Christian McBride & Inside Straight – Kind of Brown (2009)

My first album review in 2010 is of an album released in 2009. Not just 2009. June of 2009. Ok, so I slept on this one a bit.

My first album review in 2010 is of an album released in 2009. Not just 2009. June of 2009. Ok, so I slept on this one a bit.

I never intentionally avoided listening to Kind of Brown, it just never reached my hands. The title thing was kind of peculiar to me, too. In his liner notes, Orrin Keepnews reads my mind: “…before listening, you might feel a little stuffy about McBride’s having shamelessly, with only a single color change, lifted the title of Miles’ by-now classic Kind of Blue.”

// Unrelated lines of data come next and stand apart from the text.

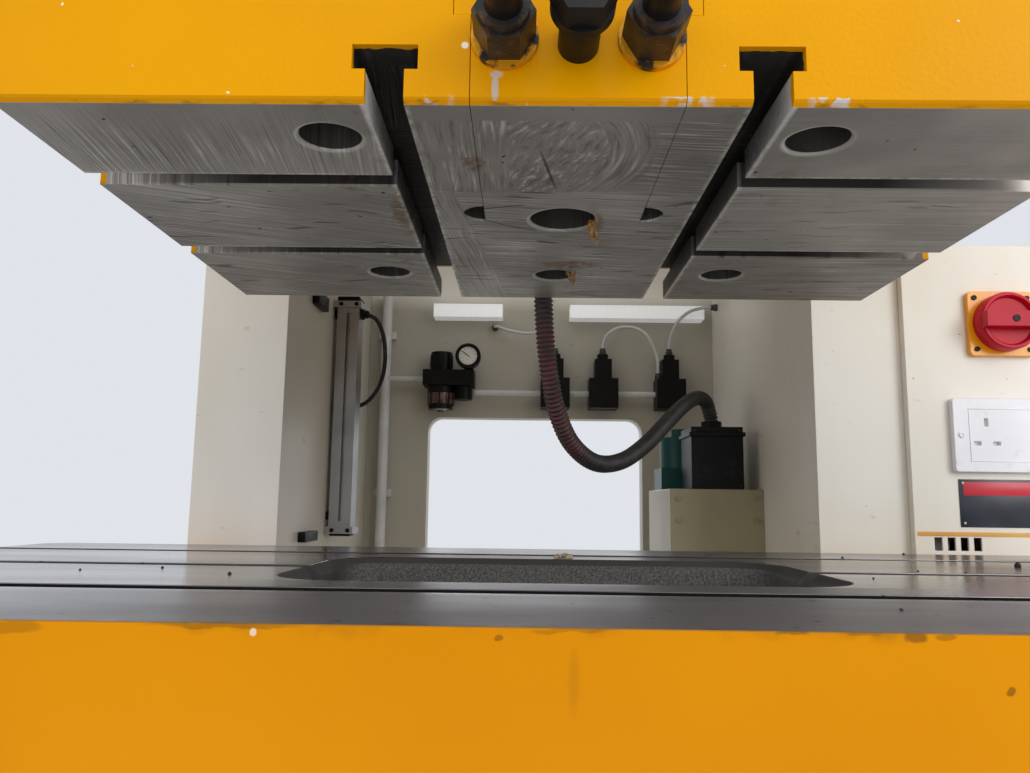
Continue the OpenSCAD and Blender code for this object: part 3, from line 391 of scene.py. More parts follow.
def makeStudio():
    settings = studioSet
    bm = bmesh.new()
    bmesh.ops.create_grid(bm, x_segments=1, y_segments=1, size=9.0)
    # sealed concrete: matt, with faint worn areas
    add, place, close = newFinish("studioFloor", 0.7)
    worn = patches(add, place, 900, 0.4, 0.7)
    floorFinish = close(add("tint", worn, settings["floor"], settings["floorWorn"]))
    addMesh("studioFloor", bm, [floorFinish])
    scene.world = scene.world or bpy.data.worlds.new("studio")
    scene.world.use_nodes = True
    background = scene.world.node_tree.nodes["Background"]
    background.inputs["Color"].default_value = linear(settings["sky"])
    background.inputs["Strength"].default_value = settings["skyStrength"]
    for name, place, aim, width, height, watts in settings["lamps"]:
        light = bpy.data.lights.new(name, "AREA")
        light.shape = "RECTANGLE"
        light.size, light.size_y, light.energy = width, height, watts
        holder = putObject(name, light)
        holder.location = place
        holder.rotation_euler = (Vector(aim) - Vector(place)).to_track_quat("-Z", "Y").to_euler()
    scene.view_settings.view_transform = "Standard"


makeStudio()
print("floor and light set")


# Enamels: sprayed gloss paint on plate, with the fine orange peel of a spray gun
def enamel(name, colour, shade, stain, chip="#8C8880", stainAmount=0.35, roughness=0.36, throatShade=None):
    add, place, close = newFinish(name, roughness, specular=0.25)
    axes = add("apart", place)
    broad = patches(add, place, 340)
    runs = patches(add, place, 120, 0.5, 0.75, (1, 1, 0.35))  # stains run down the plates
    scuffs = patches(add, place, 30, 0.69, 0.75, (1, 1, 2.5))
    low = add("range", axes[2], 0.02, 0.4, 1.0, 0.0)
    splashed = add("times", low, patches(add, place, 70, stretch=(1, 1, 0.5)))
    layers = [(runs, stainAmount, stain), (scuffs, 0.3, chip), (splashed, 0.45, "#8E8268")]
    if throatShade:
        # painted shade over the parts that stand in the die space
        oilAndShade, amount, ranges = throatShade
        shadedParts = [within(add, value, *limits) for value, limits in zip(axes, ranges)]
        layers.append((add("times", *shadedParts), amount, oilAndShade))
    layers.append((patches(add, place, 5, 0.79, 0.83, detail=1), 0.7, "#6E685C"))
    skin = layered(add, add("tint", broad, colour, shade), *layers)
    peel = add("noise", place, 1000 / 3.0, 1.0)  # real peel is 1 to 2 mm, drawn 3 mm so that it shows
    dull = add("range", broad, 0.0, 1.0, roughness - 0.05, roughness + 0.1)
    return close(skin, dull, height=peel, depth=0.00006, strength=0.6)


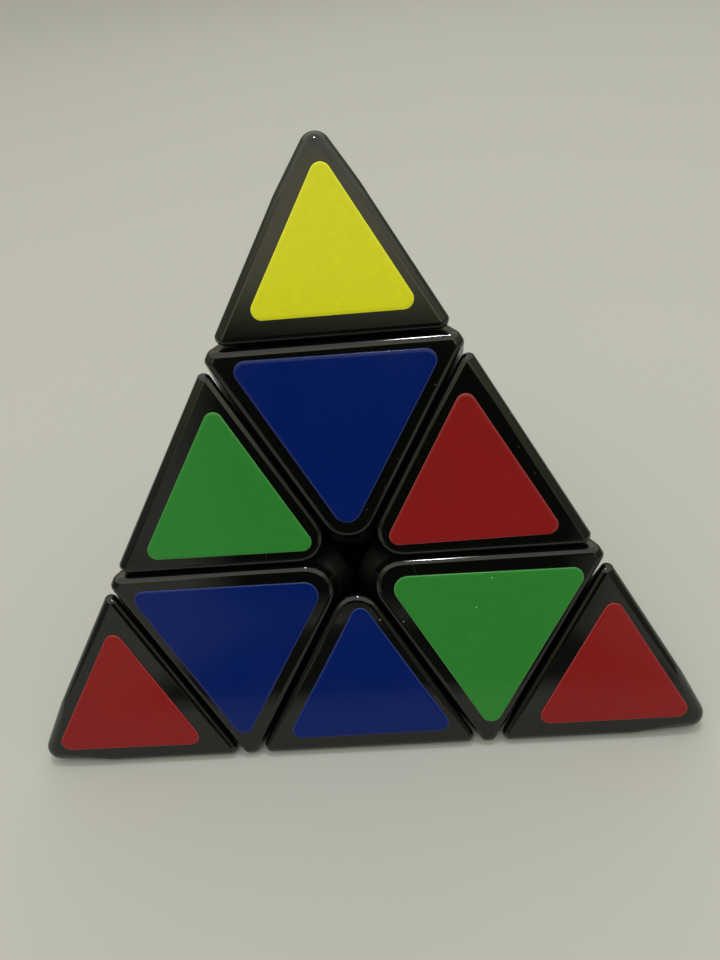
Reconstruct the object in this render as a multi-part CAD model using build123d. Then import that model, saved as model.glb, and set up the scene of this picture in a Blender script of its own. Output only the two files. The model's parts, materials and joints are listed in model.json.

I wasn’t sure if this was going to be a cover record, like a Branford Marsalis plays A Love Supreme kind of thing. My best guess, perhaps, was that the music would be a nod to modal jazz trail-blazed by Kind of Blue. But not so. In fact, it seems to just be a title and nothing more.

But under the title of that shameless allusion to a classic album is a strong record led by a bassist whose chops and musical sensibilities would rival those of any other, living or dead. Christian McBride’s lyrical and soulful playing is special, marked by an obvious technical facility to play more like a quick-witted trumpet player than a cumbersome bassist.

Most of the album rhythmically swings, with the exception of a few tunes in straight eighth-note feels. Tunes like “Starbeam” and “Brother Mister” skirt the line between bossa nova, soul, and modern jazz with a funkiness underlying it all. Along with pianist Eric Scott Reed’s “Pursuit of Peace,” which grabs the listener with the theme’s polar counterpoint, each piece defies classification.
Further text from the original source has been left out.